Death is the balancing factor of life. Unhappiness is the balancing factor of happiness. Darkness is the balancing factor of light. Material objects are the balancing factor of consciousness. This is what makes the people who called death Yama extraordinary. It is certain that they had no enmity with death. They knew the essence, the truth of death. They said, "We know that you, death, are the controller of life; if you did not exist there would be great anarchy." Think a bit. Suppose nobody died in a house for several hundred years; it would not be necessary to send anyone to a lunatic asylum, because the house itself would become a madhouse. On one side the old pass away and on the other side children are born; a balancing like that of the acrobat is going on, and will continue for all time.

Therefore the sage says, "O great sun, O Yama, you are the giver of life, you are the balancing controller of life and death. Withdraw all your rays. Withdraw your life. Withdraw your death also. I want to know the element which is beyond both life and death, which is never born, nor ever dies. I long to know that original source. I long to know that first moment when there was nothing - when there was total void from whose nothingness everything was created. I long to know that ultimate moment when everything will again be absorbed and nothing will remain. I long to know that void from which everything is born. I long to know that void in which everything is absorbed. I pray you, withdraw all the profusion of your rays."

Surely this is not a prayer addressed to any sun seen without. This is a prayer made after reaching that place within, beyond which lies the final destination from where a jump is taken into the beginningless and endless. This prayer, "O sun, withdraw everything of yours," belongs to this moment. A great courage, a final daring is required to make such a prayer, because one may think, "Can I be saved where life and death are shrunken away and all the rays of that great sun withdrawn?

I too shall perish."

But the longing of the sage is this: "I may be saved or I may perish; this is no longer the question.

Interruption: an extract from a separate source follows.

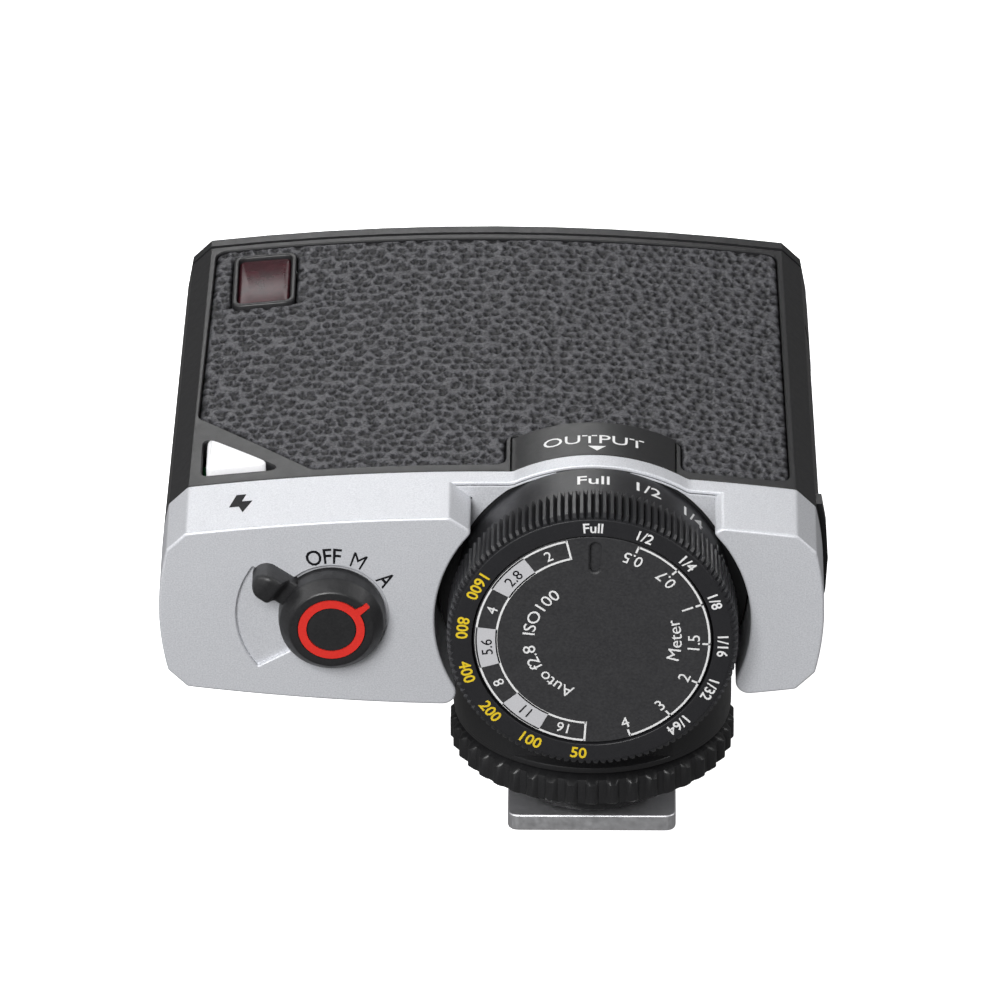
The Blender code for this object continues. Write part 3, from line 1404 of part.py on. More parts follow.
def make_reflector(left, right, mouth):
    """An open trough: a parabola swept across the window, closed at both ends."""
    half = LENS_HALF_HEIGHT - GAP
    inset = REFLECTOR_WALL + GAP
    left, right = left + inset, right - inset
    rings = []
    for step in range(5):
        share = step / 4
        depth = mouth - REFLECTOR_DEPTH * (1 - share**2)
        height = 2.2 + (half - 2.2) * share
        side = 2.0 * (1 - share)
        rings.append((depth, height, side))
    bm = bmesh.new()
    loops = []
    for depth, height, side in rings:
        corners = rectangle(left + side, BODY_MIDDLE - height, right - side, BODY_MIDDLE + height)
        loops.append([bm.verts.new((x, depth, z)) for x, z in corners])
    for near, far in zip(loops, loops[1:]):
        for i in range(4):
            j = (i + 1) % 4
            bm.faces.new((near[i], near[j], far[j], far[i]))
    bm.faces.new(loops[0])
    reflector = from_bmesh("reflector", bm, STEEL)
    solidify = reflector.modifiers.new("sheet", "SOLIDIFY")
    solidify.thickness = REFLECTOR_WALL * MM
    solidify.offset = 0
    y = mouth - REFLECTOR_DEPTH + 3.4
    hole = rod("tube_hole", None, TUBE_RADIUS + GAP, left - 4, right + 4, 24)
    cut(reflector, place(hole, (0, y, BODY_MIDDLE), "right"))
    glass = rod("flash_tube", CLEAR_PLASTIC, TUBE_RADIUS, left - 1.0, right + 1.0, 24)
    place(glass, (0, y, BODY_MIDDLE), "right")


def make_electronics(switch_board_low):
    x_low, x_high = INNER_LEFT + BOARD_SIDE_GAP, INNER_RIGHT - BOARD_SIDE_GAP
    low = (x_low, BOARD_REAR_Y, BODY_MIDDLE - BOARD_HALF_HEIGHT)
    high = (x_high, BOARD_FRONT_Y, BODY_MIDDLE + BOARD_HALF_HEIGHT)
    board = block("main_board", CIRCUIT_BOARD, low, high)
    z_screw = BODY_MIDDLE + BOARD_HALF_HEIGHT - 2.6
    for i, x in enumerate((MODE_X + 9.0, x_high - 2.6), 1):
        low, high = -BOARD_FRONT_Y - OVER, -BOARD_REAR_Y + OVER
        hole = rod(f"board_hole_{i}", None, SCREW_SHANK + GAP, low, high, 12)
        cut(board, place(hole, (x, 0, z_screw), "back"))
        screw(f"board_screw_{i}", (x, BOARD_REAR_Y - GAP, z_screw), BOARD_THICKNESS + 2, "back")
    x = BODY_LEFT + CAPACITOR_FROM_LEFT
    start = BOARD_FRONT_Y + 1.5
    profile = [
        (0, start),
        (CAPACITOR_RADIUS, start),
        (CAPACITOR_RADIUS, start + CAPACITOR_LENGTH - 0.8),
        (CAPACITOR_RADIUS - 0.8, start + CAPACITOR_LENGTH),
        (0, start + CAPACITOR_LENGTH),
    ]
    can = turned("flash_capacitor", CELL_SLEEVE, profile, steps=24)
    place(can, (x, 0, BODY_MIDDLE - 1.5), "front")
    rear = SPLIT_Y + 1.2
    top = switch_board_low - GAP
    low = (INNER_LEFT + 1.4, rear, top - 8.5)
    block("transformer", COPPER, low, (INNER_LEFT + 9.4, BOARD_REAR_Y - GAP, top))


def make_case_screws():
    for i, (x, y) in enumerate(case_screw_places(), 1):
        seat = bottom_z(x) + CASE_SCREW_SINK - GAP
        made = screw(f"case_screw_{i}", (x, y, seat), CASE_SCREW_LENGTH, head_height=CASE_SCREW_HEAD_HEIGHT)
        made.rotation_euler = (math.pi, 0, 0)


# ---------------------------------------------------------------- assembly

DIAL_AXIS = axis_empty("output_dial_axis", (0, 0, DIAL_Z), "back")
CALCULATOR_AXIS = axis_empty("calculator_axis", (0, 0, DIAL_Z), "back")
MODE_AXIS = axis_empty("mode_axis", (MODE_X, 0, MODE_Z), "back")
WHEEL_AXIS = axis_empty("lock_wheel_axis", (0, 0, 0))
CONTACT_AXIS = axis_empty("contact_axis", (0, 0, 0))

HINGE_Y = SPLIT_Y + HINGE_START
HINGE_Z = BODY_MIDDLE - DOOR_HALF_HEIGHT - HINGE_BELOW_DOOR
HINGE_POINT = Vector((BODY_X + half_width(HINGE_Y) - SIDE_BULGE - HINGE_INSET, HINGE_Y, HINGE_Z))
HINGE_SLOPE = math.atan(FRONT_TAPER / (FRONT_Y - SPLIT_Y))
HINGE_TURN = (-math.pi / 2, 0, HINGE_SLOPE)

make_rear_cover()
make_front_shell()
make_index_hood()
make_leather_panel()
make_slave_window()
SWITCH_BOARD_LOW = make_test_button()
make_dial_housing()
make_output_ring()
make_calculator_disc()
make_mode_switch()
make_pedestal()
make_foot_stem()
make_foot_plate()
make_lock_wheel()
make_centre_contact()
make_battery_door()
make_battery_bay()
make_front_bezel()
make_flash_head()
make_electronics(SWITCH_BOARD_LOW)
make_case_screws()
bpy.context.view_layer.update()
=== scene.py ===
"""Looks for a shoe-mount electronic flash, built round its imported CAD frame.

Sizes are in millimetres and MM turns them into metres. The dial's and the mode switch's pieces are
modelled in a frame of their own: local X to the right, Y up and Z towards the user.
"""

import json
import math

import bmesh
import bpy
import numpy as np
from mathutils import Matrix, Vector, noise


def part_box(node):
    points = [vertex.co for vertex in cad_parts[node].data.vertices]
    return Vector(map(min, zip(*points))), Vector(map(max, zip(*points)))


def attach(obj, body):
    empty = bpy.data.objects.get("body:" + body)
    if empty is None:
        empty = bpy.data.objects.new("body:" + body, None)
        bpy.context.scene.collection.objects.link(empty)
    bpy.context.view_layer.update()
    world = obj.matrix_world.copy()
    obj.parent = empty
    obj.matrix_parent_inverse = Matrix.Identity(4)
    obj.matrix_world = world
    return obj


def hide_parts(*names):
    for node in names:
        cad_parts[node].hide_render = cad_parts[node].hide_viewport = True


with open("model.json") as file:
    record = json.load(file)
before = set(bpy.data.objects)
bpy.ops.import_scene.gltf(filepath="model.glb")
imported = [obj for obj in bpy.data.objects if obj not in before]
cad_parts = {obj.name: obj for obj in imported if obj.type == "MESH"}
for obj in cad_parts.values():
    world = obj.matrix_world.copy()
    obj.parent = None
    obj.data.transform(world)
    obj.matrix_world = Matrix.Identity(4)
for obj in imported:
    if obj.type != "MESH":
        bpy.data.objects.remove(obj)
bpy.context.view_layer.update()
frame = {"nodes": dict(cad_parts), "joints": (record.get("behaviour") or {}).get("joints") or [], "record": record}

MM = 0.001


def box_mm(node):
    low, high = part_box(node)
    return low / MM, high / MM


JOINTS = {joint["name"]: joint for joint in frame["joints"]}
DIAL_Z = JOINTS["output_dial_turn"]["pos_m"][2] / MM
MODE_X = JOINTS["mode_turn"]["pos_m"][0] / MM
MODE_Z = JOINTS["mode_turn"]["pos_m"][2] / MM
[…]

The matter is only my longing to know the one who always is. I long to know the one who is, even when everything is lost and destroyed. I also will be lost, but I want to know that which is not lost."

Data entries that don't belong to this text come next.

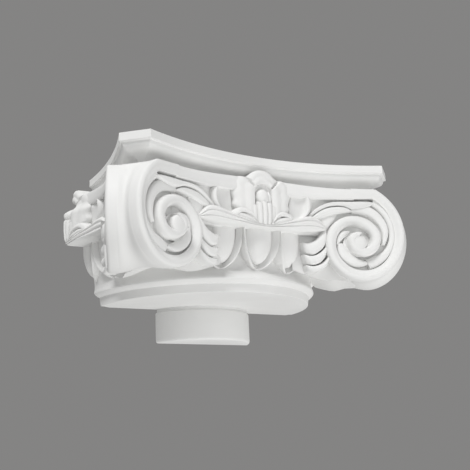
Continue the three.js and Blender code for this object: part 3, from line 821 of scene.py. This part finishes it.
def makeWorld():
    # the camera sees a plain grey, and the object is lit by a paler one
    world = bpy.data.worlds.new("studio")
    world.use_nodes = True
    nodes, links = world.node_tree.nodes, world.node_tree.links
    seen = nodes["Background"]
    grey = studio["grey"]
    seen.inputs["Color"].default_value = (grey, grey * 0.99, grey * 0.98, 1)
    lit = nodes.new("ShaderNodeBackground")
    lit.inputs["Color"].default_value = (1, 1, 1, 1)
    lit.inputs["Strength"].default_value = studio["ambient"]
    path = nodes.new("ShaderNodeLightPath")
    mix = nodes.new("ShaderNodeMixShader")
    links.new(path.outputs["Is Camera Ray"], mix.inputs["Fac"])
    links.new(lit.outputs["Background"], mix.inputs[1])
    links.new(seen.outputs["Background"], mix.inputs[2])
    links.new(mix.outputs["Shader"], nodes["World Output"].inputs["Surface"])
    bpy.context.scene.world = world


lamps = {
    "keyLight": {"from": (-1.7, -1.4, 2.6), "size": 1.0, "power": 72},
    "fillLight": {"from": (0.2, -2.6, 0.2), "size": 1.4, "power": 6},
    "lowLight": {"from": (0.3, -1.2, -1.7), "size": 1.8, "power": 29},
    "backLight": {"from": (0.5, 2.2, 1.6), "size": 1.6, "power": 6}}


def makeLamp(name, lamp):
    light = bpy.data.lights.new(name, "AREA")
    light.size = lamp["size"]
    light.energy = lamp["power"]
    holder = bpy.data.objects.new(name, light)
    holder.location = lamp["from"]
    aim = Vector(studio["lampsAimAt"]) - holder.location
    holder.rotation_euler = aim.to_track_quat("-Z", "Y").to_euler()
    bpy.context.scene.collection.objects.link(holder)


# the camera looks up from the left: turned about the axis, tilted, then rolled a little
cameraSet = {"azimuth": 0.53, "elevation": -0.241, "roll": -0.042, "distance": 1.1081,
             "target": (0.0531, 0.0, 0.1058), "lens": 63.14, "sensor": 36}


def makeCamera():
    camera = bpy.data.objects.new("camera", bpy.data.cameras.new("camera"))
    camera.data.lens = cameraSet["lens"]
    camera.data.sensor_width = cameraSet["sensor"]
    azimuth, elevation, tilt = (cameraSet[key] for key in ("azimuth", "elevation", "roll"))
    forward = Vector((math.sin(azimuth) * math.cos(elevation), math.cos(azimuth) * math.cos(elevation),
                      -math.sin(elevation)))
    right = forward.cross(Vector((0, 0, 1))).normalized()
    up = right.cross(forward)
    across = right * math.cos(tilt) + up * math.sin(tilt)
    upright = up * math.cos(tilt) - right * math.sin(tilt)
    turned = Matrix((across, upright, -forward)).transposed()
    place = Vector(cameraSet["target"]) - forward * cameraSet["distance"]
    camera.matrix_world = Matrix.Translation(place) @ turned.to_4x4()
    bpy.context.scene.collection.objects.link(camera)
    bpy.context.scene.camera = camera


makeFloor()
makeWorld()
for name, lamp in lamps.items():
    makeLamp(name, lamp)
makeCamera()
bpy.context.scene.view_settings.view_transform = "Standard"
print("studio made")
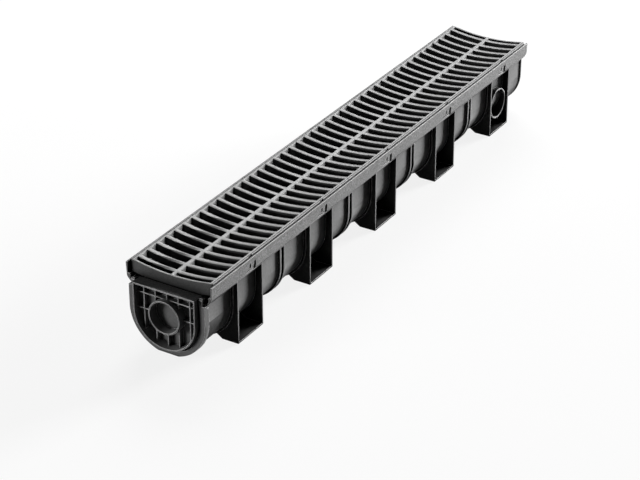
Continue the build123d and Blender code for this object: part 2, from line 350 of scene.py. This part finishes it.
def plastic(name, tone, roughness, mirror, speckle, speckled_from, left_by_hollow_shade, reach, left_by_ground_shade, painted_side_light):
    """Black moulded plastic: spark-eroded grain, faint flow marks, a slightly uneven gloss, painted shade
    in hollows, seams and near the ground, and painted light on sideways faces.
    """
    material = bpy.data.materials.new(name)
    tree = node_tree(material)
    coordinates = add(tree, "ShaderNodeTexCoord")
    place = coordinates.outputs["Object"]
    height = add(tree, "ShaderNodeSeparateXYZ", Vector=place).outputs["Z"]
    side = facing_sideways(tree, coordinates.outputs["Normal"])
    mottle = noise(tree, place, MOTTLE_SIZE, MOTTLE_DETAIL)
    flow = noise(tree, place, FLOW_SIZE)
    # Painted shade towards the ground; faces that look sideways are kept out of it
    ground_shade = map_range(tree, height, 0.0, GROUND_SHADE_HEIGHT, left_by_ground_shade)
    # Painted shade in hollows, in seams and towards the ground
    painted_shade = times(
        tree,
        painted_hollow_shade(tree, reach, HOLLOW_SHADE_LIMITS, left_by_hollow_shade),
        painted_hollow_shade(tree, SEAM_SHADE_REACH, SEAM_SHADE_LIMITS, SEAM_SHADE_TONE),
        compute(tree, "MAXIMUM", ground_shade, side),
    )
    level = times(
        tree,
        vary(tree, mottle, 1.0, MOTTLE_TONE),
        vary(tree, flow, 1.0, FLOW_TONE),
        speckles(tree, place, height, speckle, speckled_from),
        painted_shade,
        # painted light: sideways faces made lighter in colour
        map_range(tree, side, 0.0, 1.0, 1.0, painted_side_light),
        tone,
    )
    gloss = compute(
        tree, "ADD", vary(tree, mottle, roughness, MOTTLE_GLOSS), vary(tree, flow, 0.0, FLOW_GLOSS)
    )
    shader = add(
        tree, "ShaderNodeBsdfPrincipled", Base_Color=grey(tree, level), Roughness=gloss,
        Specular_IOR_Level=mirror, Normal=relief(tree, place, flow),
    )
    add(tree, "ShaderNodeOutputMaterial", Surface=shader.outputs["BSDF"])
    return material


def paint(moulding, face, edge):
    """Gives a moulding the material of its faces and, in EDGE_SLOT, that of its rounded edges."""
    moulding.data.materials.clear()
    moulding.data.materials.append(face)
    moulding.data.materials.append(edge)


def round_edges(moulding):
    """Rounds a moulding's sharp edges and gives the new faces the material in EDGE_SLOT."""
    weld = moulding.modifiers.new("weld", "WELD")
    weld.merge_threshold = WELD_WITHIN
    flat = moulding.modifiers.new("flat", "DECIMATE")
    flat.decimate_type = "DISSOLVE"
    flat.angle_limit = radians(FLAT_WITHIN)
    rounding = moulding.modifiers.new("rounding", "BEVEL")
    rounding.width = EDGE_WIDTH
    rounding.segments = EDGE_STEPS
    rounding.limit_method = "ANGLE"
    rounding.angle_limit = radians(SHARP_FROM)
    rounding.use_clamp_overlap = False
    rounding.harden_normals = False
    rounding.material = EDGE_SLOT


make_camera()
make_floor()
make_world()
for name, setting in SOFT_BOXES.items():
    lamp = soft_box(name, *setting)
    if name in LIGHTS_ONLY:
        light_only(lamp, LIGHTS_ONLY[name])
bpy.context.scene.view_settings.view_transform = "Standard"

for node, finish in FINISHES.items():
    # The rounded edges get the lighter edge tone, a painted highlight
    edge_finish = {**finish, **EDGE_FINISH, "tone": EDGE_HIGHLIGHT_TONES[node]}
    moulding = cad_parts[node]
    paint(moulding, plastic(node + "_face", **finish), plastic(node + "_edge", **edge_finish))
    round_edges(moulding)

Countless people during countless ages have searched for truth in this world, but nowhere in this world has such a search been made as the one made through this inner land. There is no parallel instance anywhere in this world of such an ultimate search and such a final test of courage as that dared by some of the explorers of this inner land.

Even after making long investigations I have been unable to find people who were willing to be annihilated in their quest for truth. There have been many seekers of truth in this world who made but one condition, "Saving myself, I want to know the truth." But as long as 'I' is saved, you will know only the world - samsara - because 'I' is a part and parcel of the world. If someone tells seekers such as Aristotle, Hegel and Kant, "You will be able to know truth if you search within yourselves,"

such people will reply, "What purpose is there in knowing such a truth? What is the use of knowing a truth which annihilates us?" Their search is with this one condition: "We want to save ourselves and know the truth."

Those who, seeking truth, sought also to preserve themselves, never knew the truth; instead they fabricated it. They manufactured truth. That is why Hegel wrote long books and Kant propounded deep and subtle theories and principles on truth. But there is absolutely no value, no importance, in the writing and principles of those who are not prepared to seek the self. If you ask Kant or Hegel for their opinion of this sage of the Upanishad, they will say, "He is a lunatic. What value is there if you lose yourself attaining truth?"

But the sage's understanding is profound and deep. He says, "'I' is part and parcel of untruth, a part of the world, of samsara. If I desire that this mundane existence go away, that truth come to me, and that my 'I' within remain intact, then I am trying the impossible. If this worldly existence is to go away, it has to go completely - from within as well as from without. On one side, the objects without must disappear, and on the other side, the 'I' within must disappear. The form without and form within must pass away, leaving a void within and without. Therefore if truth is to be found, the unavoidable condition for it is to lose oneself. I pray to you, O great sun, to consume everything of yours unconditionally. Withdraw your whole expanse. Return to your seed of origin. Return to that place where there was nothing, so that I may be able to know that from which everything proceeds!"

This is the ultimate jump. When a man gathers the courage for this jump, he becomes one with the supreme truth. It is not possible to be one with the supreme truth without losing oneself. Hence Western philosophers, in their attempt to seek truth, have been unable to go beyond human, worldly truth. Theirs is a search of man; it is not existential, it pertains to human beings only. The search of the sage of the East is not for worldly, human truths but for existential truths. He says, "What will you ever know about the ocean by standing on its shore? I shall know it by sinking into it." But even sinking into it we do not merge into it completely - we and the ocean still remain apart.

So the sage says, "Since this is the case, I shall become an effigy made of salt so that I can dissolve into it. I shall know the ocean by merging into it - by being the ocean itself. I shall be one with the ocean. I shall be salty as it is salty. I shall be water as it is water. I shall be a wave in its waves. I shall be an endless depth in its endless depths. Then and then only will I be able to know it."

It is not possible to know it before all this. Before this, we can have an acquaintance with it but not existential knowledge. Standing on the shore, we can only become acquainted with the ocean. To know it, we must dissolve into it.

Enough for today.

Now let us prepare ourselves to dissolve.